## WORK TO COMPLETE
Sift the listing for lines that hold the string "depsgraph" and pull them out.

start SOURCE EXCERPT

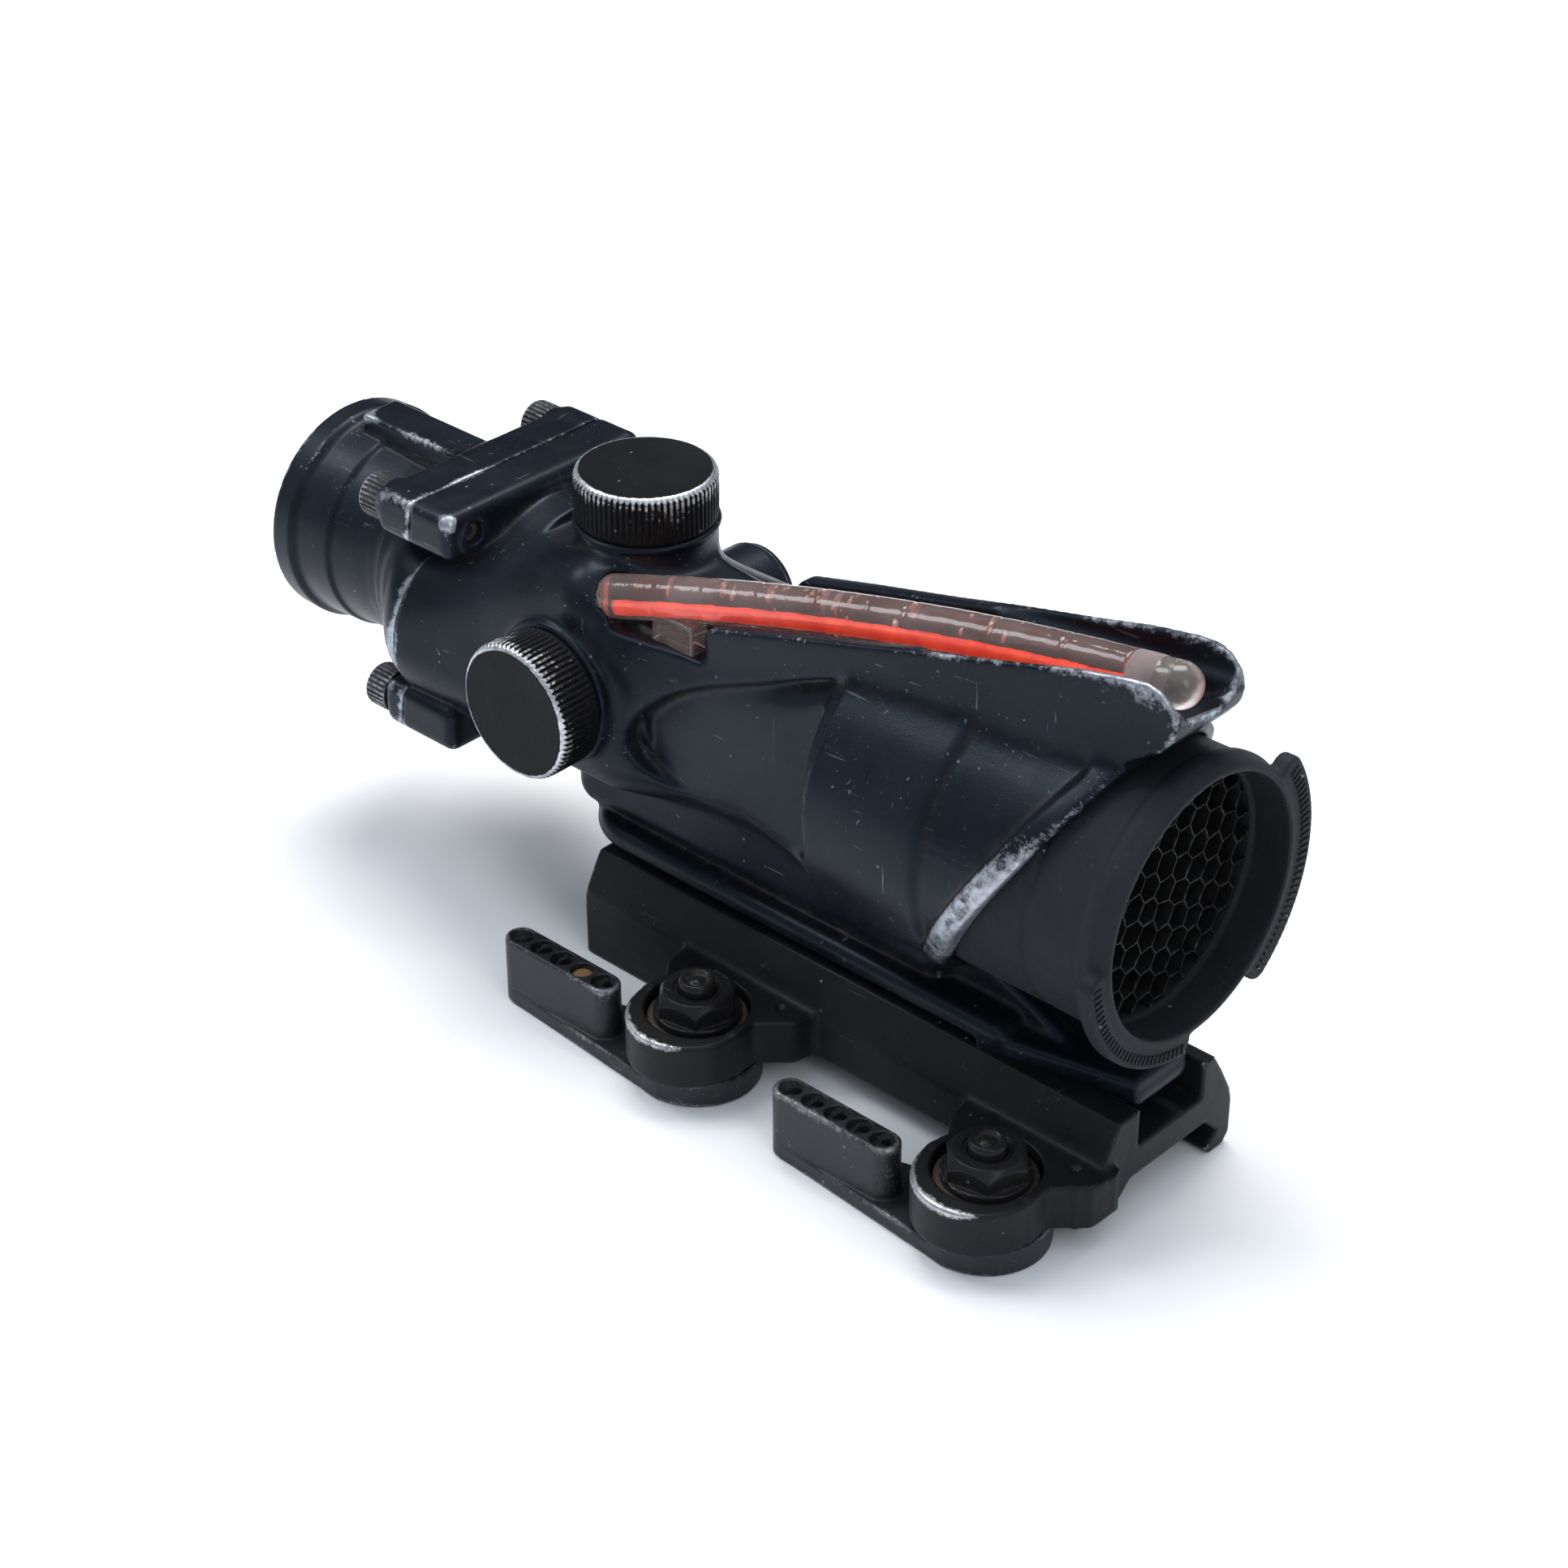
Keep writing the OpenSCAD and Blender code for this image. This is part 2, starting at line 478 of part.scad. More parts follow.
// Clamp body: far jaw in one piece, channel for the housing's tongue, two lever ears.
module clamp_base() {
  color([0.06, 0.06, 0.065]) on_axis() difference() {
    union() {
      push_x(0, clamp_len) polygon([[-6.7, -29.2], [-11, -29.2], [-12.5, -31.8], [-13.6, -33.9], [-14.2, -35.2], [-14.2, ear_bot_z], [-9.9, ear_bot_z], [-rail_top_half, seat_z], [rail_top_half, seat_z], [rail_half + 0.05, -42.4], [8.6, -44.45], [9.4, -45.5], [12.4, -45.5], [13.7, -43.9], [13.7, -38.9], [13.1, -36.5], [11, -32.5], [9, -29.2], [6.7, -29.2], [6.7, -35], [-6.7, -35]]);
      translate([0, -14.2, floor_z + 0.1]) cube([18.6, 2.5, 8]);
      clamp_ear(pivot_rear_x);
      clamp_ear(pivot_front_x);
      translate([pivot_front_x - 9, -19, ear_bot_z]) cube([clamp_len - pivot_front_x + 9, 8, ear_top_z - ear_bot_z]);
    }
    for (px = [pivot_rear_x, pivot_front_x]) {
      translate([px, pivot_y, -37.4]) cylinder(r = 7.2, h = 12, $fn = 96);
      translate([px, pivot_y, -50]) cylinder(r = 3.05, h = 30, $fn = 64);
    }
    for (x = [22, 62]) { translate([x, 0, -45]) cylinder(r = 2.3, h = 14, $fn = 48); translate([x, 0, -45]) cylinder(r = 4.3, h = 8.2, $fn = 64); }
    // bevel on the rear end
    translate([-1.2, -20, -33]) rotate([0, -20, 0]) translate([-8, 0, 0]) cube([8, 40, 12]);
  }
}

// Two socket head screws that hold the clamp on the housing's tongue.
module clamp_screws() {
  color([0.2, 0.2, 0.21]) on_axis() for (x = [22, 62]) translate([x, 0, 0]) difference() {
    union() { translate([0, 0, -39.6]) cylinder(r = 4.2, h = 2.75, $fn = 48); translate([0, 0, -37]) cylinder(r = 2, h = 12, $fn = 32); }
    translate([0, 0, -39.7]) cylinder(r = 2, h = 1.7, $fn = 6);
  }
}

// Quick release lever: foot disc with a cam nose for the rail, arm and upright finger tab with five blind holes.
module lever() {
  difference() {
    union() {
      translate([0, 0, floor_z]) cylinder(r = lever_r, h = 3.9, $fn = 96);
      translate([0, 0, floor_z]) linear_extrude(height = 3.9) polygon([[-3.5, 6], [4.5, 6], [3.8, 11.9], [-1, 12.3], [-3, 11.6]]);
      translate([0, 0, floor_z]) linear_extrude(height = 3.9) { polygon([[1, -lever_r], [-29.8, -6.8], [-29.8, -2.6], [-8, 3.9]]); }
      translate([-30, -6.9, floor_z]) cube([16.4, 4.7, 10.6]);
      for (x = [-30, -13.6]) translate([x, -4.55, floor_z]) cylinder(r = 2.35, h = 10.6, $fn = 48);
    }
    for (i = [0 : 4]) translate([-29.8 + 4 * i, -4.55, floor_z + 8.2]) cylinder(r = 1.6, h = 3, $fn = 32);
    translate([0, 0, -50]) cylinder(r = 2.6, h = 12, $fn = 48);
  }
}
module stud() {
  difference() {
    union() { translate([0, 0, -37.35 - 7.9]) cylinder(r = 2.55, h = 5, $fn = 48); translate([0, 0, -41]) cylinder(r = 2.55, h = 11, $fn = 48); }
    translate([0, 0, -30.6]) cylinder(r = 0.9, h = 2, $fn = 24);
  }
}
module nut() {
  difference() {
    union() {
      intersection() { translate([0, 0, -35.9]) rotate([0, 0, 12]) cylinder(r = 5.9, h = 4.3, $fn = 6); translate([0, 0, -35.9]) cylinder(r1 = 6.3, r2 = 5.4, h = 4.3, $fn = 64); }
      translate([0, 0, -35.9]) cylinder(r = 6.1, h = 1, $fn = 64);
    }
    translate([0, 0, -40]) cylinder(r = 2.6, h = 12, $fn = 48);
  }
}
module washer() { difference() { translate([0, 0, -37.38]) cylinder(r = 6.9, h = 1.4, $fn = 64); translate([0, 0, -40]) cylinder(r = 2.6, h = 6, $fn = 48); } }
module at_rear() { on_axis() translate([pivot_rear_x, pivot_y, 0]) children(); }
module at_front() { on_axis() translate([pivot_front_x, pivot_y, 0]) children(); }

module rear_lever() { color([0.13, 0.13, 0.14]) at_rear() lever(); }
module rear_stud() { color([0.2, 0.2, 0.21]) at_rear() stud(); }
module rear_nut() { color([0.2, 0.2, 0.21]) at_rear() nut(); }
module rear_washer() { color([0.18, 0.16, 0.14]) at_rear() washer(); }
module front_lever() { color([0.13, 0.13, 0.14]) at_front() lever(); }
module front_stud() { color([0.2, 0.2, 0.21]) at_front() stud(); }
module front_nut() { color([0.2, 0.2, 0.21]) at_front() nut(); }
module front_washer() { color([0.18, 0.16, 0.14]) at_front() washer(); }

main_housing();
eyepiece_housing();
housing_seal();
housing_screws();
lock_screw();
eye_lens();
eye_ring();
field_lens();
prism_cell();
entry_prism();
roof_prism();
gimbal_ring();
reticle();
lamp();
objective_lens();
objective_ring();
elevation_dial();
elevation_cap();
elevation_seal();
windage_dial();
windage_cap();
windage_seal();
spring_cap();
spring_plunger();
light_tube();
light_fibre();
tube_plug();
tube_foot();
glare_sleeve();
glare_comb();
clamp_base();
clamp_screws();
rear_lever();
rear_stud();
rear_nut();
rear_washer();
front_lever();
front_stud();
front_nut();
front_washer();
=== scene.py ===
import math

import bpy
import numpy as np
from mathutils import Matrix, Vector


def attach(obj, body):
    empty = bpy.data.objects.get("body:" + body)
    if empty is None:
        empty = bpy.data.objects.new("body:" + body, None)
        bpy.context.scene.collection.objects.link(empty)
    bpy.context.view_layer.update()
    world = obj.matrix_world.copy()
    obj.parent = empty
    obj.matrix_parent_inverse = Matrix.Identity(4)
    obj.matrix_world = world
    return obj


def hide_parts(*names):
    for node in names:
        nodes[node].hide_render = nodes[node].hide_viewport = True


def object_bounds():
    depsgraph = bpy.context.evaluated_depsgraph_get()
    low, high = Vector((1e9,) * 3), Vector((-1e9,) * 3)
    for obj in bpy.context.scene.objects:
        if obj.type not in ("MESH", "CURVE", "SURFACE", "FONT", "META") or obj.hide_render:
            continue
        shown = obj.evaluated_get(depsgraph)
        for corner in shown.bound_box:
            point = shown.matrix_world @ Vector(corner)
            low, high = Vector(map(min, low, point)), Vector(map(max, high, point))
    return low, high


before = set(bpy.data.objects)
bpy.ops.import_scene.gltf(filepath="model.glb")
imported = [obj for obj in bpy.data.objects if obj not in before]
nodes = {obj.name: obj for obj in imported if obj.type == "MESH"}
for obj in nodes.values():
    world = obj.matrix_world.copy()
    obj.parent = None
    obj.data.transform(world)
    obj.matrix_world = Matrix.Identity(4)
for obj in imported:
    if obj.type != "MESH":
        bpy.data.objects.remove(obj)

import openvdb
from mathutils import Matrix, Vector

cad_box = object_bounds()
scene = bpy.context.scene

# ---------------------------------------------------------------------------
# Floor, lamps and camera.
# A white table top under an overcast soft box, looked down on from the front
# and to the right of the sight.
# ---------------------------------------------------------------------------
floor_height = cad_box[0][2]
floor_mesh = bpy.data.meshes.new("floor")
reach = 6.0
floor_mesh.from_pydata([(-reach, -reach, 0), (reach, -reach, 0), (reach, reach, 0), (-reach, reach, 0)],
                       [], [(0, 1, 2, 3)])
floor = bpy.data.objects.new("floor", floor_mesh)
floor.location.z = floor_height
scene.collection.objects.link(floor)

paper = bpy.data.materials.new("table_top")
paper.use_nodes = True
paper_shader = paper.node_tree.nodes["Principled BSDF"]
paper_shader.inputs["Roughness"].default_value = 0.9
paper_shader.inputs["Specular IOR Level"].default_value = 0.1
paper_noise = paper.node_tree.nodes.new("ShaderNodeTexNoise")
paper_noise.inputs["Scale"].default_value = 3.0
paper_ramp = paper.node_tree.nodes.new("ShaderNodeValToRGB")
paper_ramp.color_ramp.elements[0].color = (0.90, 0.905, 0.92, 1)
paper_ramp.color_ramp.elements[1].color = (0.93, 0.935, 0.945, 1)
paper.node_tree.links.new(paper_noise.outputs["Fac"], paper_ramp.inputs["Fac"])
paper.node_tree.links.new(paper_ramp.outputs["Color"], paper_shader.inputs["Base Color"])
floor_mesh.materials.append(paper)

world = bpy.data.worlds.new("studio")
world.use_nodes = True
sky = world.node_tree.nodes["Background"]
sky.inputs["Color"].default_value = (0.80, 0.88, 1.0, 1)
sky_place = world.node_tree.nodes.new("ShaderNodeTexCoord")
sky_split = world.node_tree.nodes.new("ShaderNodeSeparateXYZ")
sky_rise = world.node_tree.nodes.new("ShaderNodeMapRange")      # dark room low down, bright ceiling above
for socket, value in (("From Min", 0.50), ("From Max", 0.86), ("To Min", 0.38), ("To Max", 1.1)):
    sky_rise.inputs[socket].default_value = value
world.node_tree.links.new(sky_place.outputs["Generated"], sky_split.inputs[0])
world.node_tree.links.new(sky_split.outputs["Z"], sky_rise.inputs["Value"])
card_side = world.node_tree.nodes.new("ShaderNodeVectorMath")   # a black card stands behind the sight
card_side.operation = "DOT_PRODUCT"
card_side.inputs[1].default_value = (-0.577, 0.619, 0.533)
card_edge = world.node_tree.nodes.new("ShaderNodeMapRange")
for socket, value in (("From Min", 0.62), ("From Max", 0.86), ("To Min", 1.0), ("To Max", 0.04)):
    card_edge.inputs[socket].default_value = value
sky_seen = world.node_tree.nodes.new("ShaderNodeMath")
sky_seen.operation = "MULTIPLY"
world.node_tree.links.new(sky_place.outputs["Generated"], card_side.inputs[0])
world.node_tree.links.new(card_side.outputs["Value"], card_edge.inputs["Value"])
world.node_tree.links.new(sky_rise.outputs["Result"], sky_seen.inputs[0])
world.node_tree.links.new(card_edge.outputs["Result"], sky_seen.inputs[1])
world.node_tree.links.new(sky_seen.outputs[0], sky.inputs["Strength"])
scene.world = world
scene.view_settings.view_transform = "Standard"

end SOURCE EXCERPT

## OUTPUT BELOW
    depsgraph = bpy.context.evaluated_depsgraph_get()
        shown = obj.evaluated_get(depsgraph)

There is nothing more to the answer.